En las últimas décadas experimentamos a nivel global la emergencia de un nuevo tipo de movimientos sociales, cuya mayor diferencia con sus antecesores gira en torno a la necesidad de una ampliación y transformación de las formas de representación social. Sin duda expresan las demandas de nuevos actores sociales y en consecuencia expresan una nueva manera de hacer política, alejada de los mecanismos y los “aparatos” de poder tradicionales como los partidos, movimientos o agrupaciones políticas circunscritas a determinadas concepciones ideológicas y a una estructura jerárquica de mando vertical. Nuevas categorías discursivas y temáticas emergieron en sustitución de los complicados sistemas ideológicos que, en su momento, constituían la columna vertebral de los argumentos políticos. Los grandes “discursos” del siglo XX dieron paso un amplio conjunto de demandas que, en el fondo, traducen la necesidad de reconocimiento de las diversas identidades que caracterizan el siglo XXI.
Bajo
esta perspectiva, los nuevos movimientos sociales se orientan a la defensa del
medio ambiente, el reconocimiento de identidades divergentes, la protección
animal o el respeto a las diferencias religiosas, culturales, los derechos de
la familia, los Derechos Humanos, el trabajo en sus diferentes versiones y la
diversidad de género entre otras cosas.
Según
un experto en el tema (J.M. Obarrio) “Una de las principales características
que los analistas suelen resaltar es la importancia del sentido colectivo
construido por los actores participantes”, cuyas identidades particulares se
fusionan en la perspectiva de una demanda común prescindiendo de cualquier
criterio ideológico o político partidario, de ahí que, las identidades de clase
no suelen estar presentes y los nuevos movimientos se alinean en torno a
demandas más cotidianas. Sus acciones estan pensadas para imponer criterios de
verdad más allá de la desprestigiada y poca creí
ble narrativa estatal, y sus
objetivos se centran en la necesidad de modificar posiciones estatales que
consideran atentatorias a sus derechos, o los preceptos de una democracia
liberal y democrática. Como dice Obarrio, “contribuyen a resaltar más una
continuidad que un quiebre” entre los espacios de la sociedad civil y el
Estado, aspecto que remarca la naturaleza democrática de estos movimientos.
Probablemente
por esto los esfuerzos por devaluar la presencia ciudadana en los “paros” tenga
un efecto mínimo en la subjetividad social. Cuando el gobierno intenta
comprender la participación ciudadana, el argumento toma como referente la
anticuada dicotomía “derecha/izquierda”. Difícilmente los activos participantes
de estas movilizaciones podrían identificarse con estas categorías. Su fortaleza
emerge de cuestiones mas cotidianas, tales como defender sus derechos
patrimoniales, la libertad de pensamiento, la defensa de los medios de
comunicación, su voto y el respeto a los preceptos democráticos.
Como
resultaría contradictorio calificar estos movimientos de antidemocráticos, (dada
la presunta vigencia de las libertades ciudadanas), los recursos discursivos echan
mano de las viejas narrativas del “golpe”, “magnicidio”, el “imperio” y en el
caso boliviano, del “racismo y la discriminación”.

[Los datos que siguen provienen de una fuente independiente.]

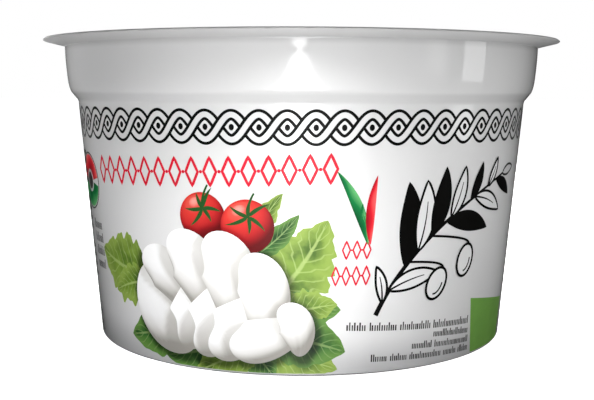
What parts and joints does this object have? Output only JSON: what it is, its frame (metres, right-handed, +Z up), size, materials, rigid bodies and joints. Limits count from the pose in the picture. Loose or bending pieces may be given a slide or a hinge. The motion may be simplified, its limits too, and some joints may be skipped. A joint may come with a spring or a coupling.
{
  "type": "printed plastic tub of soft cheese",
  "caption": "Round white plastic tub, shut by a film sealed to its flange, with an upright neck, a rounded shoulder, a tapering printed wall and a foot ring.",
  "frame": {"origin": "middle of the base, where the tub stands", "axes": "+Z up along the axis of the tub, +Y away from the printed front"},
  "size_m": [0.118, 0.118, 0.0672],
  "materials": {
    "white_plastic": "glossy moulded white plastic with a print on the wall",
    "film": "satin white film, drawn tight and sealed to the flange"
  },
  "bodies": {
    "root": {"tub": "white_plastic", "seal_film": "film"}
  },
  "joints": []
}
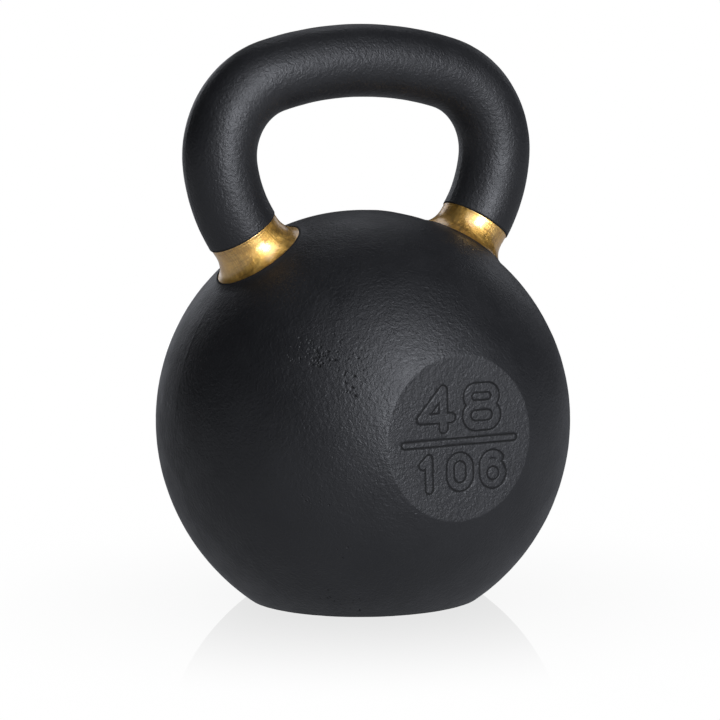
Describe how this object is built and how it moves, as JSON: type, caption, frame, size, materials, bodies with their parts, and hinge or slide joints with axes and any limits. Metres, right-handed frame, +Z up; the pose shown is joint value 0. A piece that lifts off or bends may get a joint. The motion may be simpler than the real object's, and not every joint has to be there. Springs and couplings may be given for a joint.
{
  "type": "kettlebell",
  "caption": "Gravity-cast iron kettlebell with a black powder coat, a gold band round each handle root, round cheeks with an outlined weight mark and a flat base.",
  "frame": {"origin": "middle of the flat base, on the surface it rests on", "axes": "+Z up through the ball to the grip; X along the handle's span; -Y out of the cheek that carries the weight mark"},
  "size_m": [0.23, 0.2152, 0.3176],
  "materials": {
    "bare_iron": "machined grey iron, seen only on the base",
    "powder_coat": "satin black powder coat over a cast surface",
    "gold": "brushed gold leaf"
  },
  "bodies": {
    "root": {"iron_casting": "bare_iron", "ball_coating": "powder_coat", "handle_coating": "powder_coat", "left_band": "gold", "right_band": "gold"}
  },
  "joints": []
}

Esta imposibilidad de “leer” la sociedad boliviana de
manera coherente con el siglo XXI y el nivel de desarrollo de la sociedad
boliviana, lo único que ha logrado ha sido consolidar un espíritu y una
conciencia democrática que, aún dentro de las propias filas masistas, se ha
mostrado indestructible, a no ser que finalmente, el régimen opte por
imponerlas por la fuerza, opción altamente peligrosa e históricamente inviable.